## SHORT PROBLEM
Reproduce the material that follows, please, but only from its first line to the line containing "HOLE_R = 2.2", inclusive.

## GIVEN MATERIAL
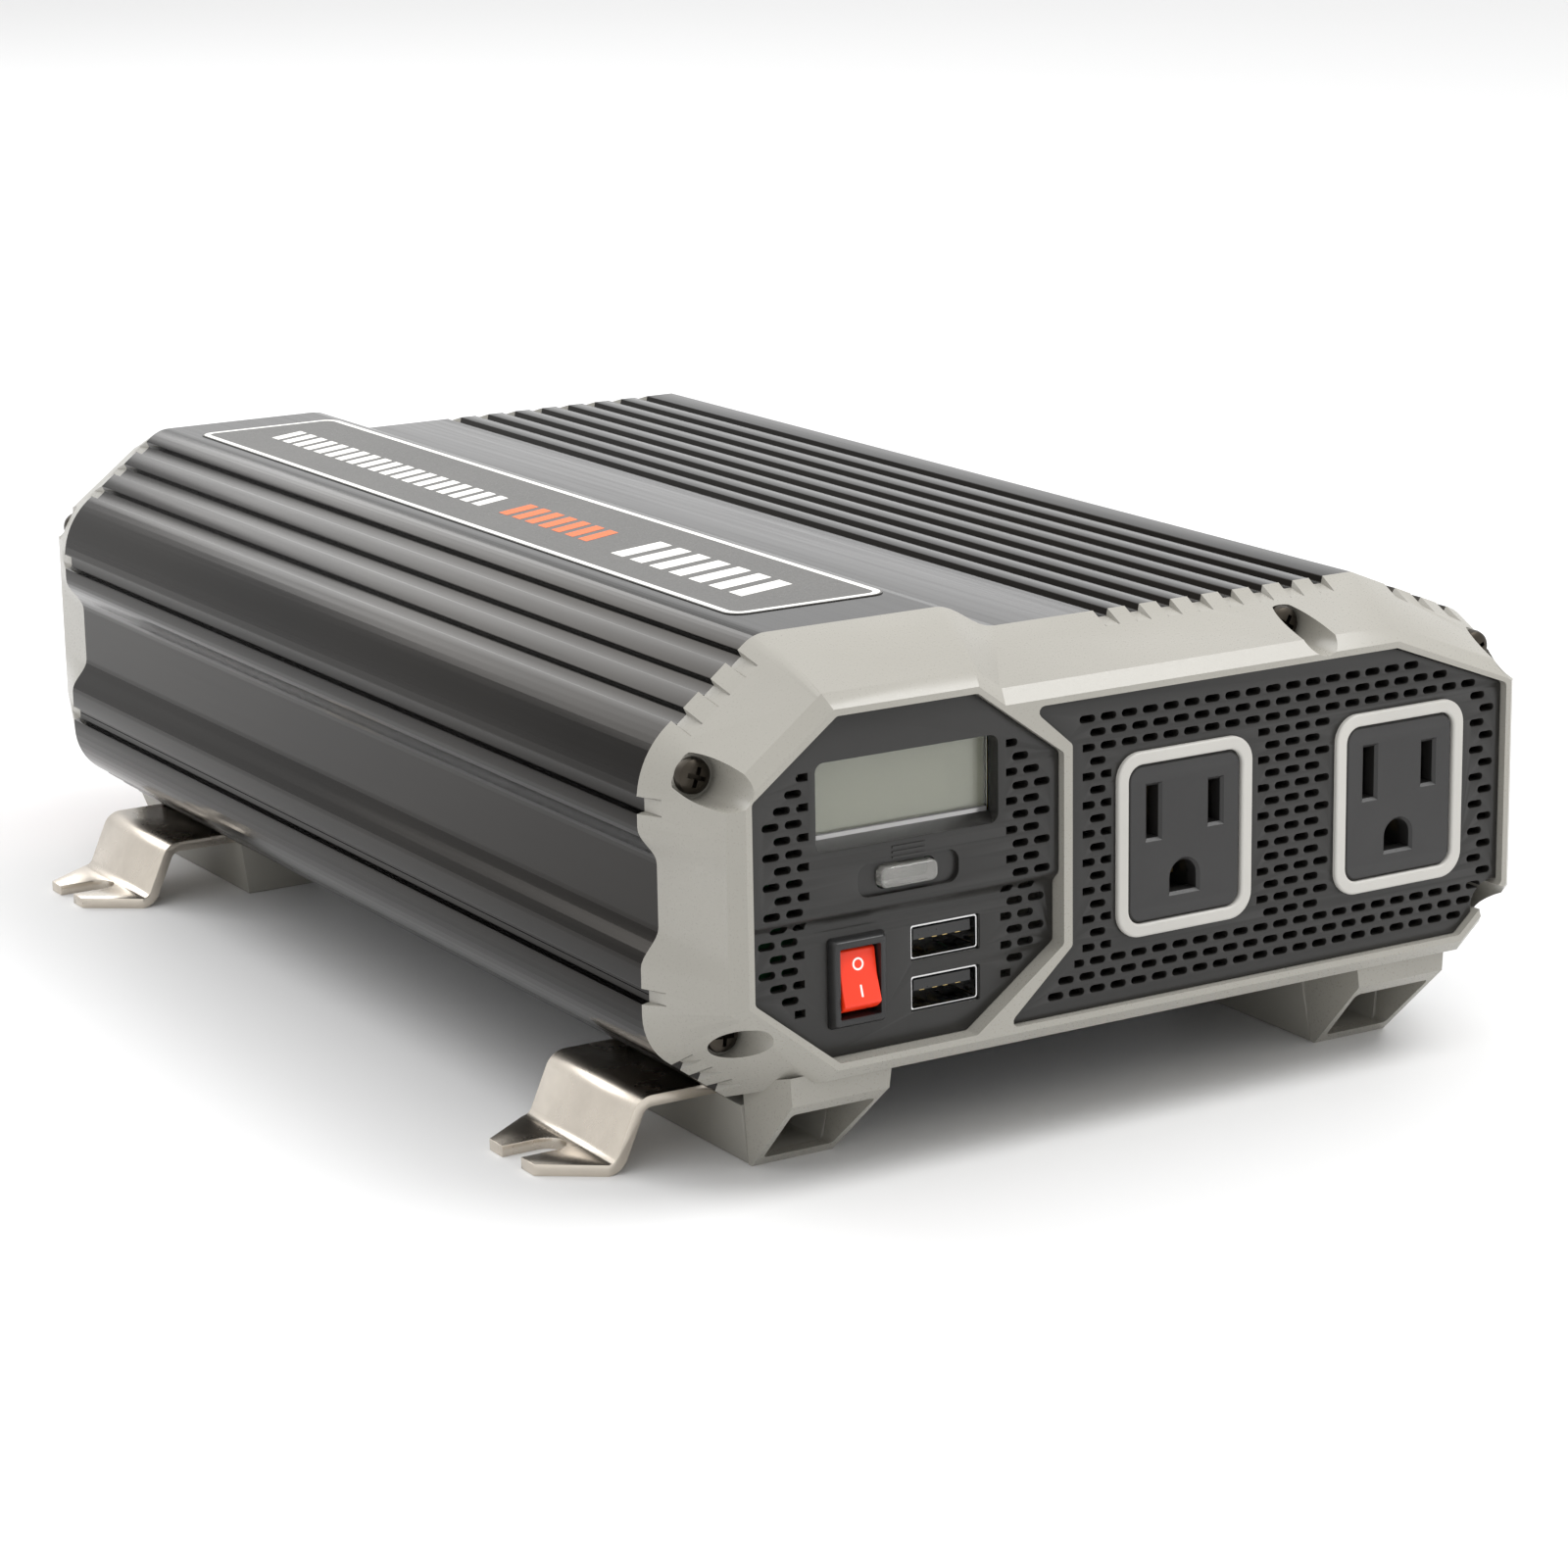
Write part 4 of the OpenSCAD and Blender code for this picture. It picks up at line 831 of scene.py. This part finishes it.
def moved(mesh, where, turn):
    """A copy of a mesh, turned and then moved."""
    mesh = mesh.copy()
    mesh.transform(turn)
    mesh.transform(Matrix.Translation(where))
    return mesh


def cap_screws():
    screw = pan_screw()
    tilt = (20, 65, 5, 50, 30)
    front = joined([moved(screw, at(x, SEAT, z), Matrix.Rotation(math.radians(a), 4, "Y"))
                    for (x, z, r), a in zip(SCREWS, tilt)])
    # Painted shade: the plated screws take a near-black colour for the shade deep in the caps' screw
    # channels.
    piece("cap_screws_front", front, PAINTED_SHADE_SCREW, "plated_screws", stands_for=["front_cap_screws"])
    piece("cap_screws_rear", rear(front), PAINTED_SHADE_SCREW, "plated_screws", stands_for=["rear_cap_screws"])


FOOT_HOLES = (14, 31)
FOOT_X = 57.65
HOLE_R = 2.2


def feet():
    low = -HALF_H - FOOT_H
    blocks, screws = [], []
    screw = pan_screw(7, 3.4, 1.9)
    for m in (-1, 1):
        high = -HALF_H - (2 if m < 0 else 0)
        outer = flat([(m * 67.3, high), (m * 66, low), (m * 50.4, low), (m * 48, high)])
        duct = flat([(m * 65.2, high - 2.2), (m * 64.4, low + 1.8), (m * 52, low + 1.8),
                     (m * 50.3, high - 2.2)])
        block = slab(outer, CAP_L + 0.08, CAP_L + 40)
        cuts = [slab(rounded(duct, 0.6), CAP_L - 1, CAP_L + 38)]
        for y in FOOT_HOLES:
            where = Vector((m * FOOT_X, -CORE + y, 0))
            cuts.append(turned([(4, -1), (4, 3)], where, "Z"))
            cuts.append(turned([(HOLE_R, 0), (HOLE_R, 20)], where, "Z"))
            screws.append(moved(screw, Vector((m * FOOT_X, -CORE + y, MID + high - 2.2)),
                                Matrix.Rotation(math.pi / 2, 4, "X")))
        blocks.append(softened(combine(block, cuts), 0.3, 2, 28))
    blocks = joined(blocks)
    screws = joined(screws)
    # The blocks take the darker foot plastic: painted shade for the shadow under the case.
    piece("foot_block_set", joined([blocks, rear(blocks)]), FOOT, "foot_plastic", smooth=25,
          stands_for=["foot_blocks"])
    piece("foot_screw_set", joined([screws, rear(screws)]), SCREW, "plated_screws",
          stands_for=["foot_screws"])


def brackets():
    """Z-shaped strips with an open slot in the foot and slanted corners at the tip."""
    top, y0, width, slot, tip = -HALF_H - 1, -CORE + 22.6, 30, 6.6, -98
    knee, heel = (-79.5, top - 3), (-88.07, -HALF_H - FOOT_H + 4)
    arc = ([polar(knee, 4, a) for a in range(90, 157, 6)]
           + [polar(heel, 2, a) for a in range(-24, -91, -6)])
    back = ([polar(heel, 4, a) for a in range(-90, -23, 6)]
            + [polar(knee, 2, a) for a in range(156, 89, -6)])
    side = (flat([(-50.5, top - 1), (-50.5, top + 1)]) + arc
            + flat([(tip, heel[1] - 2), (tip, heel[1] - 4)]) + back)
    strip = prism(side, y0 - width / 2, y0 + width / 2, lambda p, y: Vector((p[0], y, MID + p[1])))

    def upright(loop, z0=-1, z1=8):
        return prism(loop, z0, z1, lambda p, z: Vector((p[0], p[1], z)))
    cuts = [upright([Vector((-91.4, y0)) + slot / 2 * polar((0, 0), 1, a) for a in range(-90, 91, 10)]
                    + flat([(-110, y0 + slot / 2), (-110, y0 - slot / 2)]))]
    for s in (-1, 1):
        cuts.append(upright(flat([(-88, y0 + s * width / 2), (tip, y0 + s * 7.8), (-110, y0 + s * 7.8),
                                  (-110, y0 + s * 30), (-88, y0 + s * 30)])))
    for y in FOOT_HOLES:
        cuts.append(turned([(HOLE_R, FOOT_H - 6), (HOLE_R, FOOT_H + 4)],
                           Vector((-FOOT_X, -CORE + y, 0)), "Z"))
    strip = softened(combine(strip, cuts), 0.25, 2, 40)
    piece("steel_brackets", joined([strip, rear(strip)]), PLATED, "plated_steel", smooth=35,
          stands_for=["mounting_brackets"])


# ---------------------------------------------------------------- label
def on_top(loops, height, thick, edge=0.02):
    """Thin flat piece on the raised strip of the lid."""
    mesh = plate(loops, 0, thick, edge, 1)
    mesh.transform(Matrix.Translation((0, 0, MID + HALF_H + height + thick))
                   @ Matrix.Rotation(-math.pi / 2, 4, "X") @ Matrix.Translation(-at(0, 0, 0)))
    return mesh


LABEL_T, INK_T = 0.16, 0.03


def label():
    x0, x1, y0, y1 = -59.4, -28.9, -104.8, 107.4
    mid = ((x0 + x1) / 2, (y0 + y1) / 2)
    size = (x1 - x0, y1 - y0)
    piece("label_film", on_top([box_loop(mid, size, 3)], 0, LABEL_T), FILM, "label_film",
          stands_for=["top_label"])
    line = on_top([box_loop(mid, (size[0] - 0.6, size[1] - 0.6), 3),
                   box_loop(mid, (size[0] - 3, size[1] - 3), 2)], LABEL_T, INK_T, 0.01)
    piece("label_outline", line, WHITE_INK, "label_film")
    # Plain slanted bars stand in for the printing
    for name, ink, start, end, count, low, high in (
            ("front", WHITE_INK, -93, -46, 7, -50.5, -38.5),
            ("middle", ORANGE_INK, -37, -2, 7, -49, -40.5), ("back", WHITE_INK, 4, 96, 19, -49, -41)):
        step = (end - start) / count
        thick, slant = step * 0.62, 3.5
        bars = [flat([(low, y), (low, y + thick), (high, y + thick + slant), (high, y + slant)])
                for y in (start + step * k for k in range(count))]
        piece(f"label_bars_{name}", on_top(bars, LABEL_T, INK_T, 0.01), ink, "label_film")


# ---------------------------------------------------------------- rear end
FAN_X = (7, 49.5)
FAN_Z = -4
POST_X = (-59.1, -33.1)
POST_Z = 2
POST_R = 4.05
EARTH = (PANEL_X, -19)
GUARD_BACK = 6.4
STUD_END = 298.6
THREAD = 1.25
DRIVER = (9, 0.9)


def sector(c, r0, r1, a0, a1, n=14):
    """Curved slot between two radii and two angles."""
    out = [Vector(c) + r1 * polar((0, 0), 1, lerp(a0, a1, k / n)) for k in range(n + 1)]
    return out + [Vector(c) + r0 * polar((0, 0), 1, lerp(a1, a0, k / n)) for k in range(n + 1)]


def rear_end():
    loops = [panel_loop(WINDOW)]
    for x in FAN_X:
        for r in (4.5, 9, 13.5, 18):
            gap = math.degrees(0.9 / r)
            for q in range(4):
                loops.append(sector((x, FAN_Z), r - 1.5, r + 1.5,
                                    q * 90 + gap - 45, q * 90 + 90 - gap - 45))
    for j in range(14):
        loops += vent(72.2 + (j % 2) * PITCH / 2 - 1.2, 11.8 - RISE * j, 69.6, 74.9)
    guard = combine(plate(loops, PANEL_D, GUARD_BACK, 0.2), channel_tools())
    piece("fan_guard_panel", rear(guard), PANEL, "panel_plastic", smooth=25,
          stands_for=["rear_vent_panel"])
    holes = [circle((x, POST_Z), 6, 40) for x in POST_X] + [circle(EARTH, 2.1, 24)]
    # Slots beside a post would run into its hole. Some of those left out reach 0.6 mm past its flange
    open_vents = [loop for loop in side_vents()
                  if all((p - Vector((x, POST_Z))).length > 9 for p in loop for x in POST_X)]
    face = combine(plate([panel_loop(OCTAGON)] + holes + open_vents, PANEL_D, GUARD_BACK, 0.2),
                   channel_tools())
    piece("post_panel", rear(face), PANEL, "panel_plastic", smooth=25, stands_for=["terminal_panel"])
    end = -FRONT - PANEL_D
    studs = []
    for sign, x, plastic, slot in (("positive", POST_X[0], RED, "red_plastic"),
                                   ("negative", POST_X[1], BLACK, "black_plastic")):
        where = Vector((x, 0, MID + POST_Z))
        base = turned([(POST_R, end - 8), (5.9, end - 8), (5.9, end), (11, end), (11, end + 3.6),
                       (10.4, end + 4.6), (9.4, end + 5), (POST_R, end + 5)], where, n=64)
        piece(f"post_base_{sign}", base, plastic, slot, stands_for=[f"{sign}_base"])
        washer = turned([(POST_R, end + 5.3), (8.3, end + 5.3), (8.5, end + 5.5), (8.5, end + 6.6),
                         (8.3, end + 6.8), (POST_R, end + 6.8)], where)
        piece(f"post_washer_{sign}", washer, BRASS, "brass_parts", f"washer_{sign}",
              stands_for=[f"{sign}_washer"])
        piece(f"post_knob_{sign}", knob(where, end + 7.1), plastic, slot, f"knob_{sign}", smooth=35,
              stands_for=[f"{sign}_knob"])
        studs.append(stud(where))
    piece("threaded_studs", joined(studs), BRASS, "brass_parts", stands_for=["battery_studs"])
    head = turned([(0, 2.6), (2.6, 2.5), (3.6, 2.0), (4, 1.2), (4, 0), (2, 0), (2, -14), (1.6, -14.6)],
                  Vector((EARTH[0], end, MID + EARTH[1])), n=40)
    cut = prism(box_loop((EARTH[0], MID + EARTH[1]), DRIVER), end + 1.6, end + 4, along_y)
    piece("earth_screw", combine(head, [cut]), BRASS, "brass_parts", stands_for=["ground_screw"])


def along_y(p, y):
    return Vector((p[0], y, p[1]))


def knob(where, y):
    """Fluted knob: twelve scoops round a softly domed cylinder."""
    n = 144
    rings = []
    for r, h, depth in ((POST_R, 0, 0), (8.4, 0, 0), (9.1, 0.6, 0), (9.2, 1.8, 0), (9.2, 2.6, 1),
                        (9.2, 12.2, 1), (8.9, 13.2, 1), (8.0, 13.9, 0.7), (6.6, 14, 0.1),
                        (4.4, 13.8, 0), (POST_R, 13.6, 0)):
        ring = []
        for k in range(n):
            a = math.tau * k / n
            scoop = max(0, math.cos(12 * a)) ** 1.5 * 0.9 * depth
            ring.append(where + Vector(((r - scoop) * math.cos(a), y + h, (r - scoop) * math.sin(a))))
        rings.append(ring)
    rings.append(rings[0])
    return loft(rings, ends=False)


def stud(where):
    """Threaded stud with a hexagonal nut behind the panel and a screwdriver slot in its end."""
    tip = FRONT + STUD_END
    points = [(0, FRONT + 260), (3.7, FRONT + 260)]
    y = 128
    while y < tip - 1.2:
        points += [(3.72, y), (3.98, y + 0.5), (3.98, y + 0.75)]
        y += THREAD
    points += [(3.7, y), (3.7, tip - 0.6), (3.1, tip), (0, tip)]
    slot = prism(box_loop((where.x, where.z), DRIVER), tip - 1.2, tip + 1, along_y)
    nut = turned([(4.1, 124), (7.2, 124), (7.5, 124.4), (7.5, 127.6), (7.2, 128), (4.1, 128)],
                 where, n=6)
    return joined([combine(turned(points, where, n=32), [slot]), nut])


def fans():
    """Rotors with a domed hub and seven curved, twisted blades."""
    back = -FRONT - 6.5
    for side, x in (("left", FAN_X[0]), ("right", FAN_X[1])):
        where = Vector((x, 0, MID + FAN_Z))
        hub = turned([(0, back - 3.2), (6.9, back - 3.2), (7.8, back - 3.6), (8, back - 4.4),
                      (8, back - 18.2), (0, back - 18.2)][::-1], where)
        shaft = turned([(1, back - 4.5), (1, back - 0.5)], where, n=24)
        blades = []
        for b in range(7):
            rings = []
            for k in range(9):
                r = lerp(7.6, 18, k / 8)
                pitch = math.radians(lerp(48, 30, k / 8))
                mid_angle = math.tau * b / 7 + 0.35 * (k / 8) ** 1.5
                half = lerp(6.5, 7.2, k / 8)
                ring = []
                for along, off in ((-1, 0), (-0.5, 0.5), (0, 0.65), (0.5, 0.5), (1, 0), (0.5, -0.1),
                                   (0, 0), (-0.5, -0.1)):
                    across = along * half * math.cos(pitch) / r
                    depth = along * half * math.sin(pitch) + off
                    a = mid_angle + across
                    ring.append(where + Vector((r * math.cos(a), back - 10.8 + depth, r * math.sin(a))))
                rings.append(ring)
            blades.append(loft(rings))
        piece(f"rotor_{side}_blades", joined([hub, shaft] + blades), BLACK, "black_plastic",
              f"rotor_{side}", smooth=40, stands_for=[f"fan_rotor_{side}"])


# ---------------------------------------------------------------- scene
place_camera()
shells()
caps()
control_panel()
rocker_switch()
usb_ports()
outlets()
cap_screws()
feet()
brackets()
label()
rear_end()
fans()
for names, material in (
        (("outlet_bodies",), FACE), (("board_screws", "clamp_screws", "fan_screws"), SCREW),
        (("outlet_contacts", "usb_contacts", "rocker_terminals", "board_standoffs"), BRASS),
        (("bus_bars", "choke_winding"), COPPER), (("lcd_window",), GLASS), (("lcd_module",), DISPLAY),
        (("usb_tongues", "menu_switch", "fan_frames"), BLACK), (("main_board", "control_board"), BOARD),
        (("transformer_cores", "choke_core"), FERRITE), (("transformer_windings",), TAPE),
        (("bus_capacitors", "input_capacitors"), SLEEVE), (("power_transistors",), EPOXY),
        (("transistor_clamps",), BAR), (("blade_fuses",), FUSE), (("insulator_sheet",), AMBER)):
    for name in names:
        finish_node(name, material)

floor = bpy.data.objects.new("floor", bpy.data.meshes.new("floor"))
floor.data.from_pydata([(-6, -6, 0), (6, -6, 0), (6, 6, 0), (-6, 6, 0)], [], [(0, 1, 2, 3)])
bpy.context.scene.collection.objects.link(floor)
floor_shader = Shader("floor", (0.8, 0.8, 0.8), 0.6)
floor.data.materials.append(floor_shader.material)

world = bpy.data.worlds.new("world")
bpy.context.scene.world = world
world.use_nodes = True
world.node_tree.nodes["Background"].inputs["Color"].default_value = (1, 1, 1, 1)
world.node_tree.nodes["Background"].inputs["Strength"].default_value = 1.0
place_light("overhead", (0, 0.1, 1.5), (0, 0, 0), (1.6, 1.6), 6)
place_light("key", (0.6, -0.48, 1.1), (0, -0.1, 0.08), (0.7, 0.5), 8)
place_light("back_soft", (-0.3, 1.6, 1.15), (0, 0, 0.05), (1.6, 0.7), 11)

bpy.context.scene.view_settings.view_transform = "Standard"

## REPLY
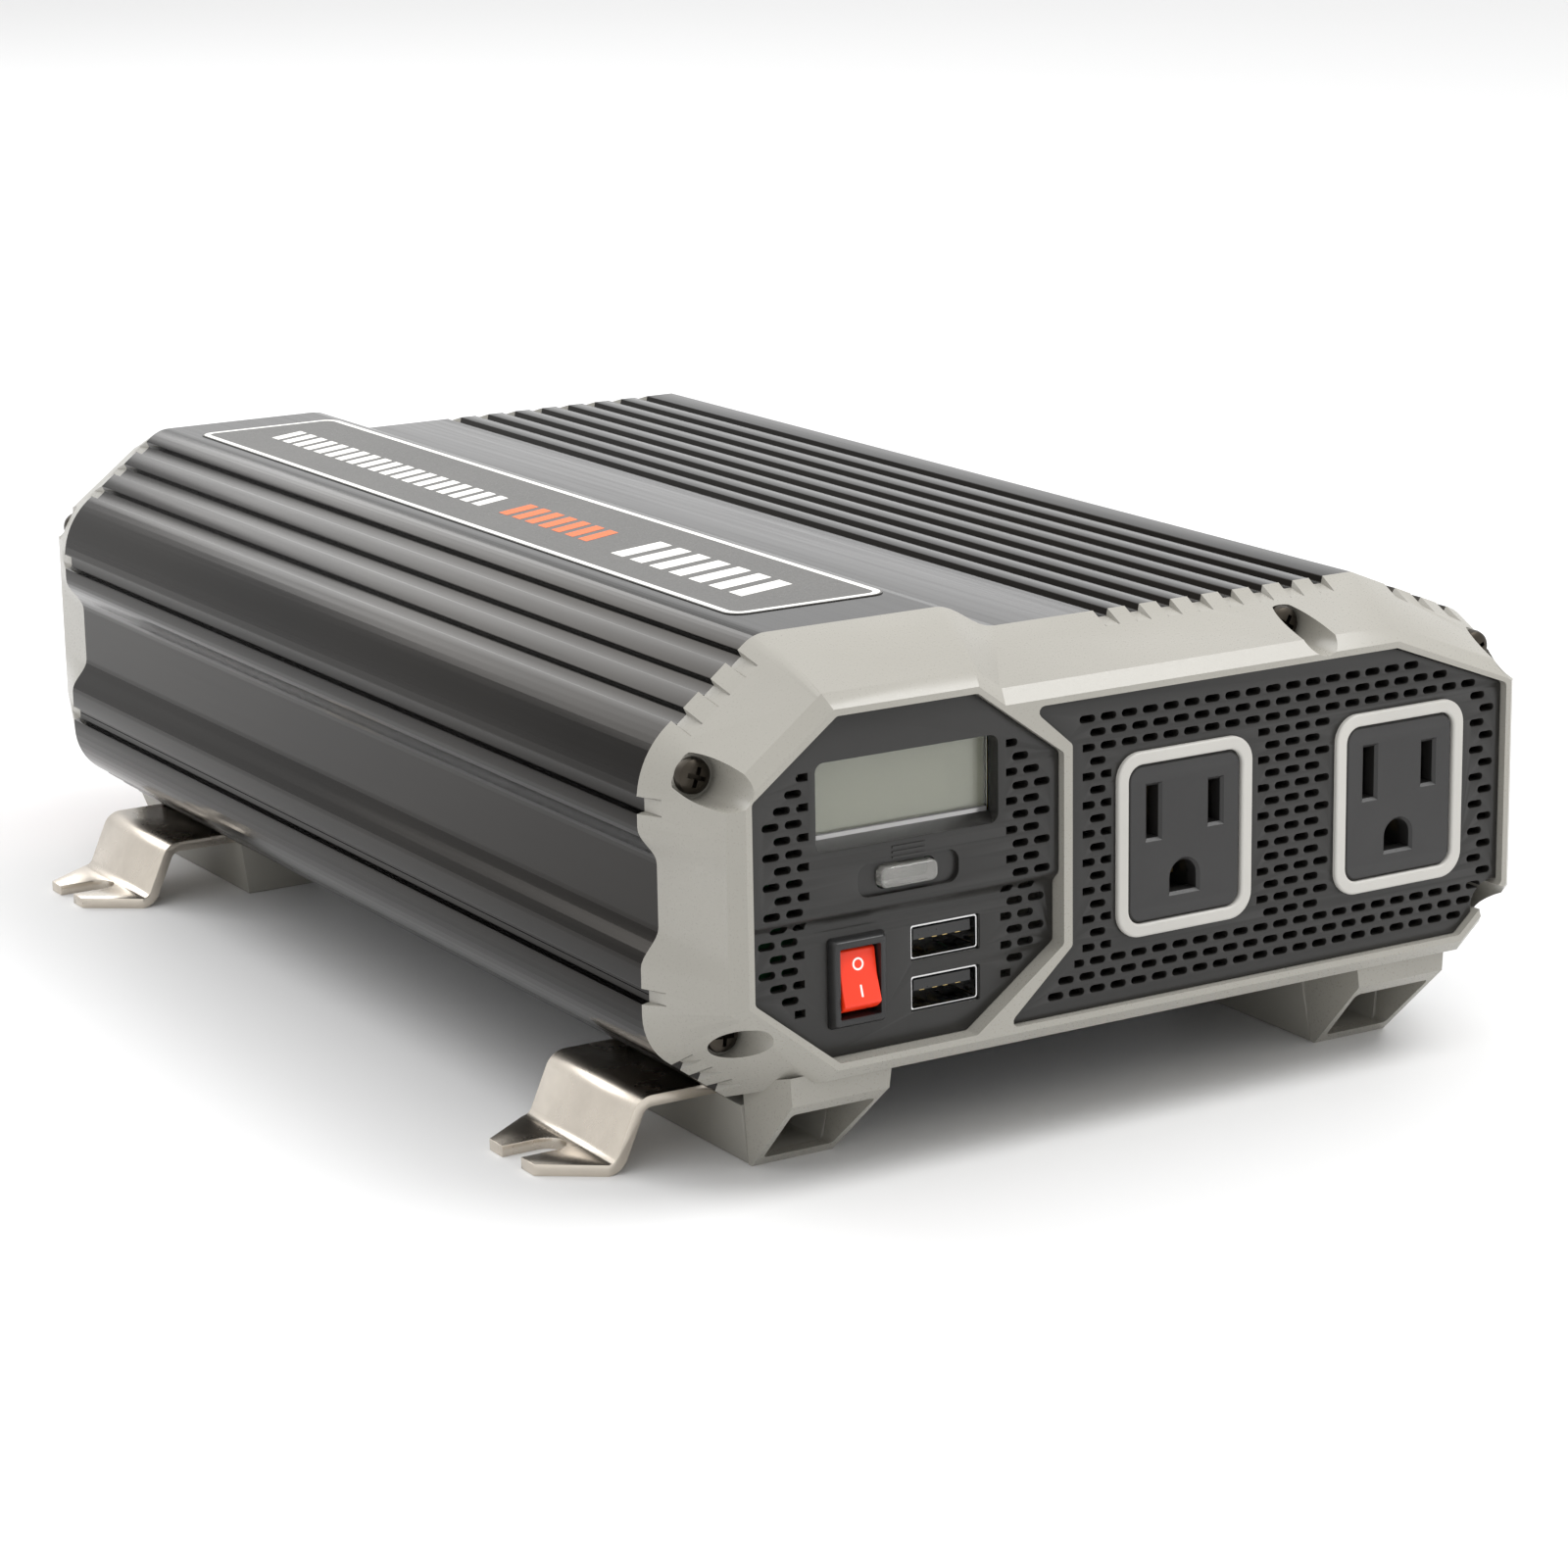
Write part 4 of the OpenSCAD and Blender code for this picture. It picks up at line 831 of scene.py. This part finishes it.
def moved(mesh, where, turn):
    """A copy of a mesh, turned and then moved."""
    mesh = mesh.copy()
    mesh.transform(turn)
    mesh.transform(Matrix.Translation(where))
    return mesh


def cap_screws():
    screw = pan_screw()
    tilt = (20, 65, 5, 50, 30)
    front = joined([moved(screw, at(x, SEAT, z), Matrix.Rotation(math.radians(a), 4, "Y"))
                    for (x, z, r), a in zip(SCREWS, tilt)])
    # Painted shade: the plated screws take a near-black colour for the shade deep in the caps' screw
    # channels.
    piece("cap_screws_front", front, PAINTED_SHADE_SCREW, "plated_screws", stands_for=["front_cap_screws"])
    piece("cap_screws_rear", rear(front), PAINTED_SHADE_SCREW, "plated_screws", stands_for=["rear_cap_screws"])


FOOT_HOLES = (14, 31)
FOOT_X = 57.65
HOLE_R = 2.2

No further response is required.